French foreign minister faces new calls to resign over Tunisia links
France's foreign minister is facing fresh calls to resign over her links to Tunisia's ousted dictator, amid revelations of a property deal between her parents and a close associate of the deposed president.
Michèle Alliot-Marie was already under fire for accepting two free holiday rides in the private jet of the same businessman over Christmas after the start of revolutionary protests – which eventually deposed President Zine El Abidine Ben Ali.
Her father, Bernard Marie, 94, yesterday acknowledged the deal with Aziz Miled but insisted it was a private affair. His daughter denounced what she said was a violation of her parents' private life.
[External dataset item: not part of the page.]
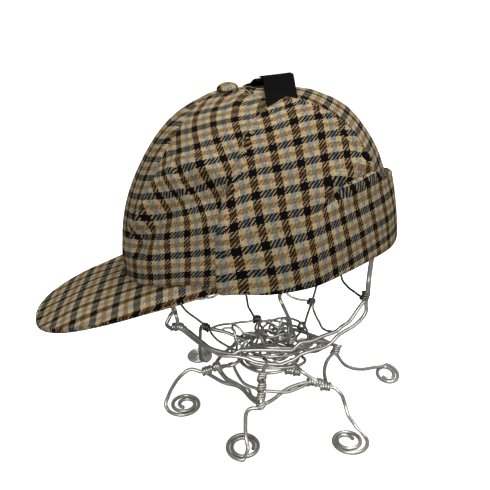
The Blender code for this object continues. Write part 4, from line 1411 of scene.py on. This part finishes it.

"You may well repeat lies, that will not make them true," Mrs Alliot-Marie told parliament, fending off opposition calls for her to resign.
But pressure for her to step down intensified when her ministry admitted on Wednesday that she had spoken to Mr Ben Ali during her holiday.
"It is simply the job of the foreign minister to have daily telephone contact or meetings with foreign governments," said an aide. The minister had initially insisted she had "no privileged contact" with the former president, and that it was a private affair not related to her job as minister.
Leading the charge for her to resign was Jean-Marc Ayrault, head of the Socialists' parliamentary group, who said: "She has not stopped lying to the French people." If the minister and her husband, Patrick Ollier, a junior government minister also on the Tunisian trip, "had a sense of the state and the interests of France, they would themselves explain all the accusations against them, and resign," he said.
President Nicolas Sarkozy sent her a "message of support" at a cabinet meeting.
Mrs Alliot-Marie, a veteran Gaullist, caused a furore last month by suggesting that France help train Tunisia's feared police in crowd control, as reports came in of officers killing unarmed protesters.